Redaktur senoirnya, Robert Smith, yang khusus memimpin investigasi itu punya kesimpulan valid tentang adanya “penyakit jiwa” yang terus menyerang pusar kehidupan sepakbola di sini. Dan penyakit itu tidak akan pernah sembuh karena ia menjangkiti orang-orang gila. “Semuanya terserang. Tak ada yang imun.”

Bahkan seorang redakturnya yang sedang berlibur ke sebuah kampung di dataran rendah Sungai Mekhong, Kamboja, terkejut menyaksikan anak-anak dan orang dewasa begadang sepanjang malam hanya untuk menonton sebuah pertandingan persahabatan MU di musim liburan. Dia mengirimkan tulisan beserta fotonya untuk menjadi bagian dari laporan khusus itu.

Mereka, anak-anak di desa miskin itu, memakai baju MU bernomor punggung 7 yang sudah lusuh dan mencerocoskan bagaimana Rooney cedera dan kemungkinan posisi MU di musim mendatang. Untuk menyaksikan pertandingan live itu mereka dikutip uang dan bersorak ria menyambut setiap kemenangan “Setan Merah”.
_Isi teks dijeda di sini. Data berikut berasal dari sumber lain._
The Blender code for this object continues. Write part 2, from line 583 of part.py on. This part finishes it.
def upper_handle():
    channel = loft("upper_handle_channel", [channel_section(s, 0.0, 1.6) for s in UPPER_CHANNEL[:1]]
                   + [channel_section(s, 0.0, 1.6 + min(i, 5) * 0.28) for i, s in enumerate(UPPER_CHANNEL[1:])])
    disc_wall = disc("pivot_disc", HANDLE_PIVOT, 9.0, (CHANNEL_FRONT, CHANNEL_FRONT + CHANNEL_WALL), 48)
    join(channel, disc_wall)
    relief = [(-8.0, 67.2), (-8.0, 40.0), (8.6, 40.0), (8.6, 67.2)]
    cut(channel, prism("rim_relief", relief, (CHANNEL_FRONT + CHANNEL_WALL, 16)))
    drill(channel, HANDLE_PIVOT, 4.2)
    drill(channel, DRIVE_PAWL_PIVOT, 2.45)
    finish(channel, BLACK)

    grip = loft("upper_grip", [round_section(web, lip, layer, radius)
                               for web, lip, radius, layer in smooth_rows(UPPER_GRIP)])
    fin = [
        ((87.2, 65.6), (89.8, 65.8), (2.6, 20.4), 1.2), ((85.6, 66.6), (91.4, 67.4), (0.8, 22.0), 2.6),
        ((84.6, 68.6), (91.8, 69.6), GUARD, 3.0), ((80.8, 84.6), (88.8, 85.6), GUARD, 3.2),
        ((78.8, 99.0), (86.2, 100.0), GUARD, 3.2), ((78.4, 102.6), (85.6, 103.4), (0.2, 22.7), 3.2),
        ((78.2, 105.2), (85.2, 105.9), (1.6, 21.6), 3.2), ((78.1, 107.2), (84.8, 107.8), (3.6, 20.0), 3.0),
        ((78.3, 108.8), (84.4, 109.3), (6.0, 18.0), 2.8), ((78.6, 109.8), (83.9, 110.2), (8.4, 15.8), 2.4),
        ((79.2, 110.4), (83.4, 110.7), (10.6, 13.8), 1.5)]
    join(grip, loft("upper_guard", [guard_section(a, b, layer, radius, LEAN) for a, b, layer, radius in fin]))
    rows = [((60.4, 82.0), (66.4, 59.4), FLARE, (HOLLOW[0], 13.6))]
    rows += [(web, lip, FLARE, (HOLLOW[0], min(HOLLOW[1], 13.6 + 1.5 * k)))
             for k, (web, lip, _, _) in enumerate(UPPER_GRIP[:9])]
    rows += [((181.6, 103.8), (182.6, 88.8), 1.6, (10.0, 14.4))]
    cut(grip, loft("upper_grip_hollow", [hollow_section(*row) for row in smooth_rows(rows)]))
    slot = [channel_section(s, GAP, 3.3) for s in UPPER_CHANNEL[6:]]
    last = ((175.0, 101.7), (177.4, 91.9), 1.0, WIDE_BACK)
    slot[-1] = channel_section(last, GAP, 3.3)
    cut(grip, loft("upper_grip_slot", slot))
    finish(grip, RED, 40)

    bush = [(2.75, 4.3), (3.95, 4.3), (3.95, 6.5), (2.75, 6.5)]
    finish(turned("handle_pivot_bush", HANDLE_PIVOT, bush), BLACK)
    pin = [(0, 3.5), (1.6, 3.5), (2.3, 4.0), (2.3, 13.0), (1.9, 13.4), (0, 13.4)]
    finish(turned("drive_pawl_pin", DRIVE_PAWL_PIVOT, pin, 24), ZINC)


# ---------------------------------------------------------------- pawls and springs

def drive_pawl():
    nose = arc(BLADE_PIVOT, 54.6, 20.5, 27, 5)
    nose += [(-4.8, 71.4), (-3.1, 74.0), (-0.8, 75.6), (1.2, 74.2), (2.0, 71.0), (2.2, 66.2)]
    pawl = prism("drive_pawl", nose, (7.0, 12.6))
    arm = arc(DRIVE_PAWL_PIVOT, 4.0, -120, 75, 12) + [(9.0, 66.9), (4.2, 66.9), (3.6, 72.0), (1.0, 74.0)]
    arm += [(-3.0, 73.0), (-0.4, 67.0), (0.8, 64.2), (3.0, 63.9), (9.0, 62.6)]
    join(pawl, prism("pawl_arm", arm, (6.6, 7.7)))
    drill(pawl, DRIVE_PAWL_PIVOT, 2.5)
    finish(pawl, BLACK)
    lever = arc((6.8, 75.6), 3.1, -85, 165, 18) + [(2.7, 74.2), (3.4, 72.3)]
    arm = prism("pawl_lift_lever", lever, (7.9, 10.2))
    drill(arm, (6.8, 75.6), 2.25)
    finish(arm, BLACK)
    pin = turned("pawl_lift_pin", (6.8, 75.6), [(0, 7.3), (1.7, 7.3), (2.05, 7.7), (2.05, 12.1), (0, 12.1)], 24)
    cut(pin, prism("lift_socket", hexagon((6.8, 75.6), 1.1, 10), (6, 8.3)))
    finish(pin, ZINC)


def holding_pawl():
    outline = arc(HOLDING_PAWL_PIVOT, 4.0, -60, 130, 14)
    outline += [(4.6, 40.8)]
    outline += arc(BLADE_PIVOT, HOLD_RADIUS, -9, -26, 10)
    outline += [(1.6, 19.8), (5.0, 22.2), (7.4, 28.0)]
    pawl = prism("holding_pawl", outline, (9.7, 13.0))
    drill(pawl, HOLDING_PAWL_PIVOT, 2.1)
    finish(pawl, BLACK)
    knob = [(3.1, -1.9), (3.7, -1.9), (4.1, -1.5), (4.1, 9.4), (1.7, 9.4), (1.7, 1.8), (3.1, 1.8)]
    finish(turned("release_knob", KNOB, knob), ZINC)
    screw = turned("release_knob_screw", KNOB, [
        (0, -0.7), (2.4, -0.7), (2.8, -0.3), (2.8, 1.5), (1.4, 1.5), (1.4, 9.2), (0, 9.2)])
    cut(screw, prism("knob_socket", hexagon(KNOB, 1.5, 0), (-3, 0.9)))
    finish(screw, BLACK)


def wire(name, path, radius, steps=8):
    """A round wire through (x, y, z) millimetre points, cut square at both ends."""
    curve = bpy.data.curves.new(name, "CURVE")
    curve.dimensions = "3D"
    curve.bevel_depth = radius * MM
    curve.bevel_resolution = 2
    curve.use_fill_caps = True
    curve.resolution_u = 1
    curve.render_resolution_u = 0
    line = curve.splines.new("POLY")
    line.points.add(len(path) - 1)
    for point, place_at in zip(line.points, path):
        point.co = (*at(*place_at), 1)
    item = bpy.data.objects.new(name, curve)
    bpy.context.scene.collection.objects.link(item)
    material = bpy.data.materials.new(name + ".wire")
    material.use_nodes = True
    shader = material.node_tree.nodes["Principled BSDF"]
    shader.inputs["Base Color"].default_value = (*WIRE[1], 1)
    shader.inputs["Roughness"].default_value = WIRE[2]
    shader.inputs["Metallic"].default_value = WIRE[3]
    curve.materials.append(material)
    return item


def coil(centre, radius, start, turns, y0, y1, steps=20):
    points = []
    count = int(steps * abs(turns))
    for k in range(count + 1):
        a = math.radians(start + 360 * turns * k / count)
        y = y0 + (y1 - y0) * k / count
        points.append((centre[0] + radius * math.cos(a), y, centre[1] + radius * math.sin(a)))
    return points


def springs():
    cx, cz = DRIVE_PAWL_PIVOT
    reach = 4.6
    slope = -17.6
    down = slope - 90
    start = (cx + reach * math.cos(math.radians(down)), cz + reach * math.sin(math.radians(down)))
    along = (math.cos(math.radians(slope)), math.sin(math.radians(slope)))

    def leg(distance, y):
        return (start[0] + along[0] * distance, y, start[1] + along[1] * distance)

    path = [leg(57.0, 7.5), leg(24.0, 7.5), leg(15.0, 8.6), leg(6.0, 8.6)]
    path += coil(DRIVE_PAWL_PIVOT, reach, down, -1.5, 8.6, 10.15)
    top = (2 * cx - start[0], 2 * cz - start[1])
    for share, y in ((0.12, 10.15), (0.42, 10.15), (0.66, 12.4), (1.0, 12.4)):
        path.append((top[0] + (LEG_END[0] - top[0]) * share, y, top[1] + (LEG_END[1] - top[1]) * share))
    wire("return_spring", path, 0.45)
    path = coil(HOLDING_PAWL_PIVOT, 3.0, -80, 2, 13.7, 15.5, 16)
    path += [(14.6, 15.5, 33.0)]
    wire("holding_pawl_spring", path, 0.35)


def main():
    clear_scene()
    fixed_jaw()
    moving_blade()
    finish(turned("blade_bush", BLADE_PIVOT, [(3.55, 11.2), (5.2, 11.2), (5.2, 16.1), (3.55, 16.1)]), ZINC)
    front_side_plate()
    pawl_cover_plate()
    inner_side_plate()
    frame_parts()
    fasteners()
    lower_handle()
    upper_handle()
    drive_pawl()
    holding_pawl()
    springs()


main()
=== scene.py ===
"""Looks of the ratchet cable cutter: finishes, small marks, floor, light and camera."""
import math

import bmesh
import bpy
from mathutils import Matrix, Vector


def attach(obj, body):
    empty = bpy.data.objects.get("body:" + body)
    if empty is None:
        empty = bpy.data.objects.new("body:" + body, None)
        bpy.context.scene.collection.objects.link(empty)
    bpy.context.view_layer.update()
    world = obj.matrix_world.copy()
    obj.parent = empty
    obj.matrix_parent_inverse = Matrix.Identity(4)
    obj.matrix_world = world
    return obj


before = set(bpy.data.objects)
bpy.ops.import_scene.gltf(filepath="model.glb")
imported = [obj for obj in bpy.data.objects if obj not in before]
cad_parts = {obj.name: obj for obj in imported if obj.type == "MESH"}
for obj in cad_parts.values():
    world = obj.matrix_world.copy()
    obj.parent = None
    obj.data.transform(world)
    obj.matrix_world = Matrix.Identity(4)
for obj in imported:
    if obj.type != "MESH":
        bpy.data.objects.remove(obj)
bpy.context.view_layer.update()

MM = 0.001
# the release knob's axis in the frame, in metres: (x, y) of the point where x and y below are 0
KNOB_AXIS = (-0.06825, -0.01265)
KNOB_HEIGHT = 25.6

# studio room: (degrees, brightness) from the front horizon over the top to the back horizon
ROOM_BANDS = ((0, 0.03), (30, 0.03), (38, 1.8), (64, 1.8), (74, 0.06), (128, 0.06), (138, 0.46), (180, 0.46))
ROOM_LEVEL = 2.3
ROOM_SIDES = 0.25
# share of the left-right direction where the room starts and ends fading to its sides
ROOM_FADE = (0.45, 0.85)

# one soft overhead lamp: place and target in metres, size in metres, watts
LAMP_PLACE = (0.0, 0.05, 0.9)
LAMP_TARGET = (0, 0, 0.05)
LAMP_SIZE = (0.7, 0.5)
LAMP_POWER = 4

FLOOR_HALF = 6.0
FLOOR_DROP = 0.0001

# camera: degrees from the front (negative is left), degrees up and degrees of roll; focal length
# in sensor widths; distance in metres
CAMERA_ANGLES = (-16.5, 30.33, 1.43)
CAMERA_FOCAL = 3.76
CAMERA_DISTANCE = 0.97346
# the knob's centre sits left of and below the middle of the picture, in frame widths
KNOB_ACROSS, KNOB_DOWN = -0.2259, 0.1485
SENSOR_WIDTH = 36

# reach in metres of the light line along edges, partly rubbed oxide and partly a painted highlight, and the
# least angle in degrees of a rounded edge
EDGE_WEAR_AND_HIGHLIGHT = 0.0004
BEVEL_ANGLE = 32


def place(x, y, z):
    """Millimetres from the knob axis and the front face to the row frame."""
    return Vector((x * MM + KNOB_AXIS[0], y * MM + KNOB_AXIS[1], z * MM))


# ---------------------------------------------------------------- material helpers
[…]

“Mereka lebih paham tentang MU dari pada kemiskinannya sendiri dan tak pernah tahu siapa yang memerintah di Pnom Penh sana. Ironis,” tulis Telegraph dengan kalimat satir. “Mereka melupakan kemiskinan dan berdebat tentang MU yang mereka sendiri tidak tahu negeri itu berada di mana.”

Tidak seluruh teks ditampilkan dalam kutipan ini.